Anthony Cade

Affiliation:

The George Washington University

Advisor:

Denver Brunsman

Academic Interests:

Military History
African American History
Immigrant Studies
Transnational History
American Civil War
Reconstruction
War and Society
Nineteenth-Century American History

Dissertation:

Crescent of the Union: The Louisiana Native Guards and the Transformation of African American Society during the American Civil War

Bio Note:

During the American Civil War, the largest group of African Americans to serve in the Union Army were raised in Louisiana. The majority of these men served within a series of regiments first designated the Louisiana Native Guards and later redesignated the Corps d’Afrique before being split into multiple USCT regiments. The regiments these men served in were first constituted by the Confederacy as a militia unit, and then after the Union regained control of New Orleans, was absorbed by the Union Army into the Department of the Gulf. Their contribution to the war was possibly the most significant act of any regiment raised in the South, and their actions directly changed African American society in New Orleans, and all of Louisiana, during and after the Civil War. Furthermore, their actions ensnared enough international attention, that they made the war in Louisiana a transnational war.

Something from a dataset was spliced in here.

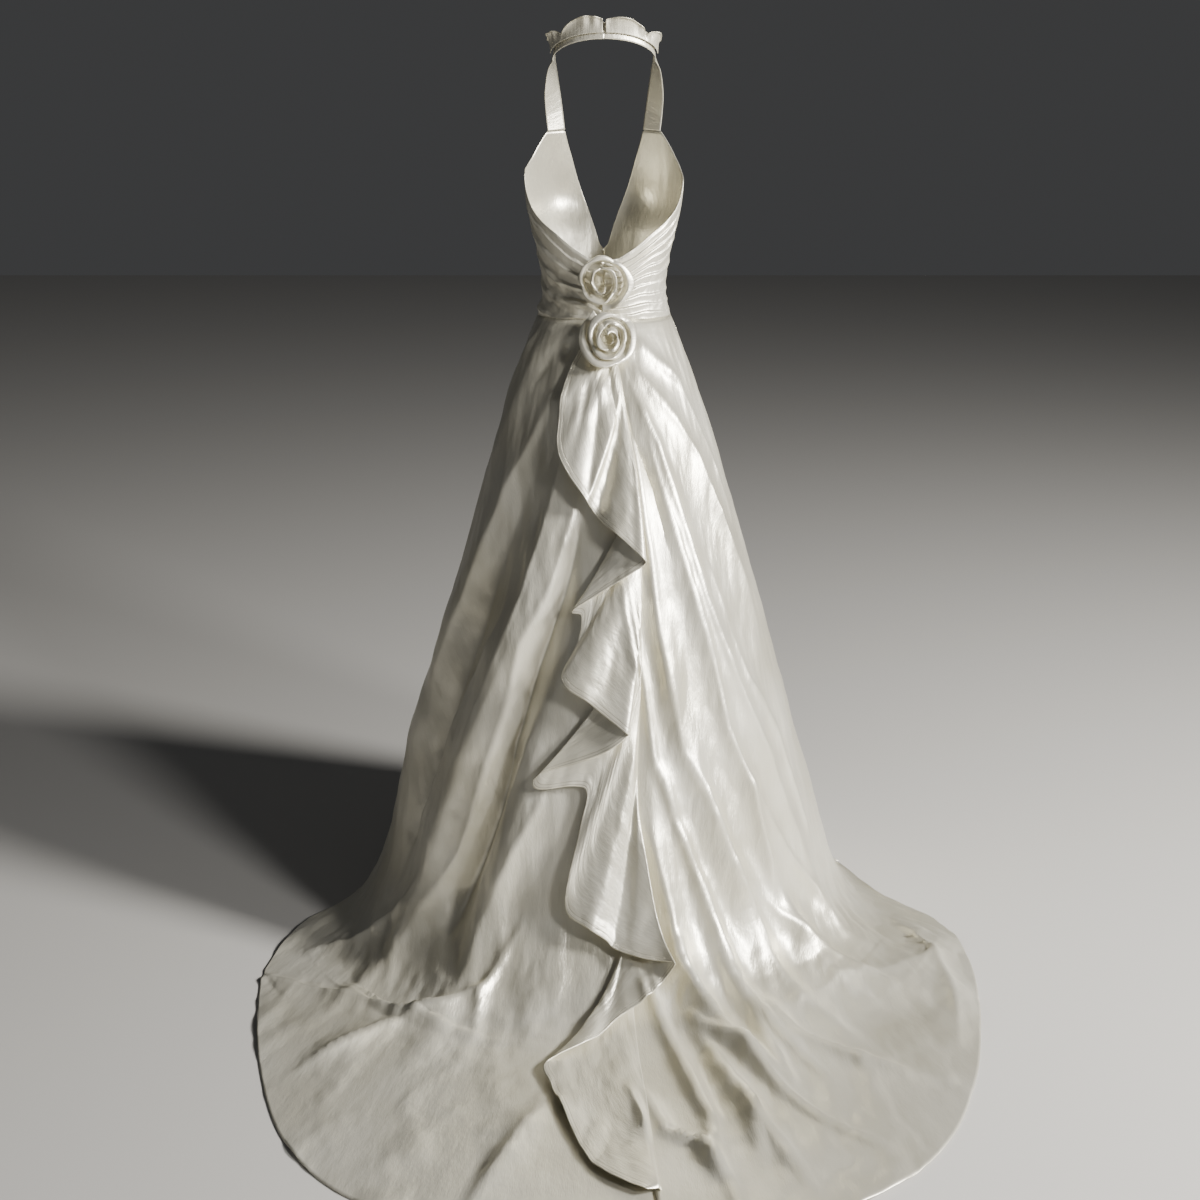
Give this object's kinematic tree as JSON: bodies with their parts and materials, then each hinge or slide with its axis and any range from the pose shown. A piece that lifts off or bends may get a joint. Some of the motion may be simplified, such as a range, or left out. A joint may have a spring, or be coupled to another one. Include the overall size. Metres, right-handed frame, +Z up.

AJ Cade is a retired United States Marine, PhD Candidate at The George Washington University, and military historian with the United States Army Center of Military History. He has two Mas, one from The University of Maryland and another from The George Washington University, in American and Military History, and his research into the Louisiana Native Guards will help to reshape the historiography of New Orleans during the American Civil War.